Jestem wdzięczna za wszystko, co się wydarzyło w moim życiu. To był piękny związek, nigdy bym tego nie wykasowała - czule podkreśliła w rozmowie z Wideoportalem.
Wygląda na to, że faktycznie ich rozstanie przebiegło w pokojowej atmosferze. Blisko miesiąc temu internet obiegła relacja z bożonarodzeniowego spotkania w Zamku Książąt Lubomirskich, podczas którego szanowni gospodarze ugościli prawdziwy misz-masz osobistości w postaci m.in. Pauliny Smaszcz, Natalii Lesz i Marioli Bojarskiej-Ferenc.

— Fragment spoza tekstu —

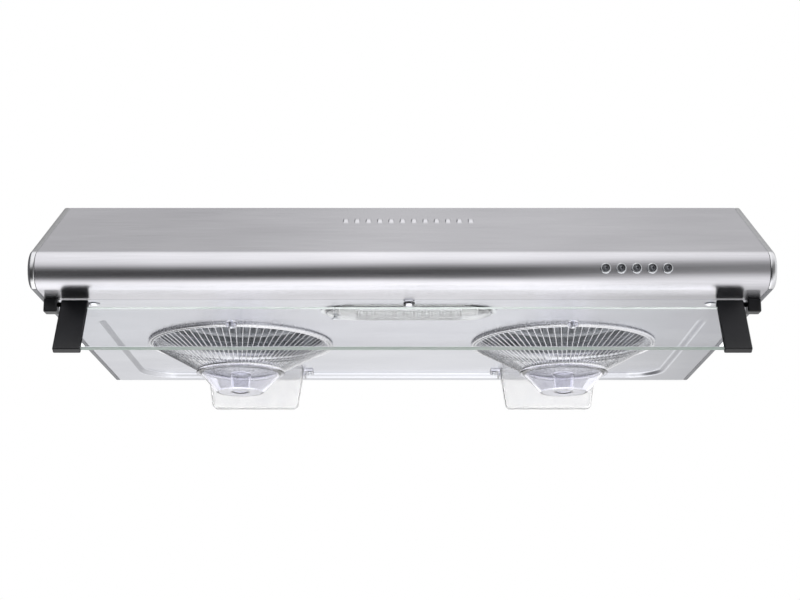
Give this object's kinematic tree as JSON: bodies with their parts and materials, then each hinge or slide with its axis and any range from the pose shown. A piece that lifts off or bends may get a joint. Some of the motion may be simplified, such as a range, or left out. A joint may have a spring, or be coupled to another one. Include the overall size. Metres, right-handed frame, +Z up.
{
  "type": "under cabinet range hood",
  "caption": "Slim stainless under cabinet range hood with a sloped front, glass visor, round wire fan guards, clear oil bowls and rear oil cups.",
  "frame": {"origin": "centre of the flat top face that meets the cabinet above", "axes": "+Z up, -Y the front that faces the cook, +X to the right seen from the front"},
  "size_m": [0.75, 0.5168, 0.2239],
  "materials": {
    "brushed_stainless": "brushed",
    "polished_stainless": "polished",
    "silver_cap": "satin",
    "galvanised_sheet": "satin",
    "chromed_steel": "polished",
    "turned_steel": "satin",
    "black_plastic": "matte",
    "grey_plastic": "matte",
    "white_plastic": "satin",
    "clear_plastic": "polished",
    "frosted_plastic": "satin",
    "visor_glass": "polished",
    "lamp_glass": "satin"
  },
  "bodies": {
    "hood": {"canopy_shell": "brushed_stainless", "bottom_panel": "polished_stainless", "back_panel": "galvanised_sheet", "exhaust_plenum": "galvanised_sheet", "exhaust_collar": "galvanised_sheet", "lamp_housing": "galvanised_sheet", "lamp_tube": "lamp_glass", "lamp_holder": "white_plastic", "lamp_lens": "clear_plastic", "lamp_screw": "turned_steel", "switch_block": "black_plastic", "visor_bumper": "clear_plastic", "terminal_box": "black_plastic", "capacitor": "white_plastic", "cable_gland": "black_plastic", "end_cap_left": "silver_cap", "blower_casing_left": "galvanised_sheet", "motor_left": "turned_steel", "guard_left": "chromed_steel", "guard_clip_screw_left": "chromed_steel", "cup_clip_left_inner": "clear_plastic", "cup_clip_left_outer": "clear_plastic", "visor_pivot_block_left": "black_plastic", "lip_screw_left": "chromed_steel", "end_cap_right": "silver_cap", "blower_casing_right": "galvanised_sheet", "motor_right": "turned_steel", "guard_right": "chromed_steel", "guard_clip_screw_right": "chromed_steel", "cup_clip_right_inner": "clear_plastic", "cup_clip_right_outer": "clear_plastic", "visor_pivot_block_right": "black_plastic", "lip_screw_right": "chromed_steel", "button_bezel_1": "chromed_steel", "button_bezel_2": "chromed_steel", "button_bezel_3": "chromed_steel", "button_bezel_4": "chromed_steel", "button_bezel_5": "chromed_steel"},
    "visor": {"visor_glass": "visor_glass", "visor_arm_left": "black_plastic", "visor_arm_right": "black_plastic"},
    "blower_left": {"fan_wheel_left": "grey_plastic", "motor_shaft_left": "turned_steel", "fan_nut_left": "white_plastic"},
    "bowl_left": {"oil_bowl_left": "clear_plastic"},
    "cup_left": {"oil_cup_left": "frosted_plastic"},
    "turn_clip_left": {"guard_clip_left": "clear_plastic"},
    "blower_right": {"fan_wheel_right": "grey_plastic", "motor_shaft_right": "turned_steel", "fan_nut_right": "white_plastic"},
    "bowl_right": {"oil_bowl_right": "clear_plastic"},
    "cup_right": {"oil_cup_right": "frosted_plastic"},
    "turn_clip_right": {"guard_clip_right": "clear_plastic"},
    "push_1": {"button_1": "grey_plastic"},
    "push_2": {"button_2": "grey_plastic"},
    "push_3": {"button_3": "grey_plastic"},
    "push_4": {"button_4": "grey_plastic"},
    "push_5": {"button_5": "grey_plastic"},
    "flap_front": {"damper_flap_front": "grey_plastic"},
    "flap_rear": {"damper_flap_rear": "grey_plastic"}
  },
  "joints": [
    {"name": "visor_hinge", "type": "hinge", "parent": "hood", "child": "visor", "pos_m": [0, -0.2745, -0.1325], "axis": [1, 0, 0], "range_deg": [-61, 29]},
    {"name": "fan_left_spin", "type": "hinge", "parent": "hood", "child": "blower_left", "pos_m": [-0.19, -0.029, -0.07], "axis": [0, 0, 1], "continuous": true},
    {"name": "fan_right_spin", "type": "hinge", "parent": "hood", "child": "blower_right", "pos_m": [0.19, -0.029, -0.07], "axis": [0, 0, 1], "continuous": true},
    {"name": "bowl_left_pull", "type": "slide", "parent": "hood", "child": "bowl_left", "axis": [0, 0, -1], "range_m": [0, 0.06]},
    {"name": "cup_left_pull", "type": "slide", "parent": "hood", "child": "cup_left", "axis": [0, 0, -1], "range_m": [0, 0.06]},
    {"name": "clip_left_turn", "type": "hinge", "parent": "hood", "child": "turn_clip_left", "pos_m": [-0.19, -0.1436, -0.125], "axis": [0, 0, 1], "range_deg": [0, 90]},
    {"name": "bowl_right_pull", "type": "slide", "parent": "hood", "child": "bowl_right", "axis": [0, 0, -1], "range_m": [0, 0.06]},
    {"name": "cup_right_pull", "type": "slide", "parent": "hood", "child": "cup_right", "axis": [0, 0, -1], "range_m": [0, 0.06]},
    {"name": "clip_right_turn", "type": "hinge", "parent": "hood", "child": "turn_clip_right", "pos_m": [0.19, -0.1436, -0.125], "axis": [0, 0, 1], "range_deg": [0, 90]},
    {"name": "button_1_press", "type": "slide", "parent": "hood", "child": "push_1", "axis": [0, 1, 0], "range_m": [0, 0.003], "stiffness_N_per_m": 400, "springref_m": -0.0025},
    {"name": "button_2_press", "type": "slide", "parent": "hood", "child": "push_2", "axis": [0, 1, 0], "range_m": [0, 0.003], "stiffness_N_per_m": 400, "springref_m": -0.0025},
    {"name": "button_3_press", "type": "slide", "parent": "hood", "child": "push_3", "axis": [0, 1, 0], "range_m": [0, 0.003], "stiffness_N_per_m": 400, "springref_m": -0.0025},
    {"name": "button_4_press", "type": "slide", "parent": "hood", "child": "push_4", "axis": [0, 1, 0], "range_m": [0, 0.003], "stiffness_N_per_m": 400, "springref_m": -0.0025},
    {"name": "button_5_press", "type": "slide", "parent": "hood", "child": "push_5", "axis": [0, 1, 0], "range_m": [0, 0.003], "stiffness_N_per_m": 400, "springref_m": -0.0025},
    {"name": "flap_front_swing", "type": "hinge", "parent": "hood", "child": "flap_front", "pos_m": [0, 0.087, 0.012], "axis": [-1, 0, 0], "range_deg": [0, 75]},
    {"name": "flap_rear_swing", "type": "hinge", "parent": "hood", "child": "flap_rear", "pos_m": [0, 0.093, 0.012], "axis": [1, 0, 0], "range_deg": [0, 75]}
  ]
}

Prawdziwym zaskoczeniem była jednak obecność na zbiorowym selfie... Macieja Zakościelnego i Izabelli Miko, którzy zapozowali do wspólnego zdjęcia po raz pierwszy od ponad 15 lat.
W komentarzach zamieszczonych przez czytelników Pudelka odezwała się sentymentalna nuta. Dawni fani aktorskiej pary spostrzegli, że wolni od miłosnych zobowiązań ekspartnerzy, niczym Ben Affleck i Jennifer Lopez, ponownie mogliby nawiązać bliską relację, tym bardziej, że już niedługo minie 20. rocznica ich poznania. Miejmy nadzieję, że w przypadku takiego biegu zdarzeń, czeka ich bardziej obiecująca przyszłość.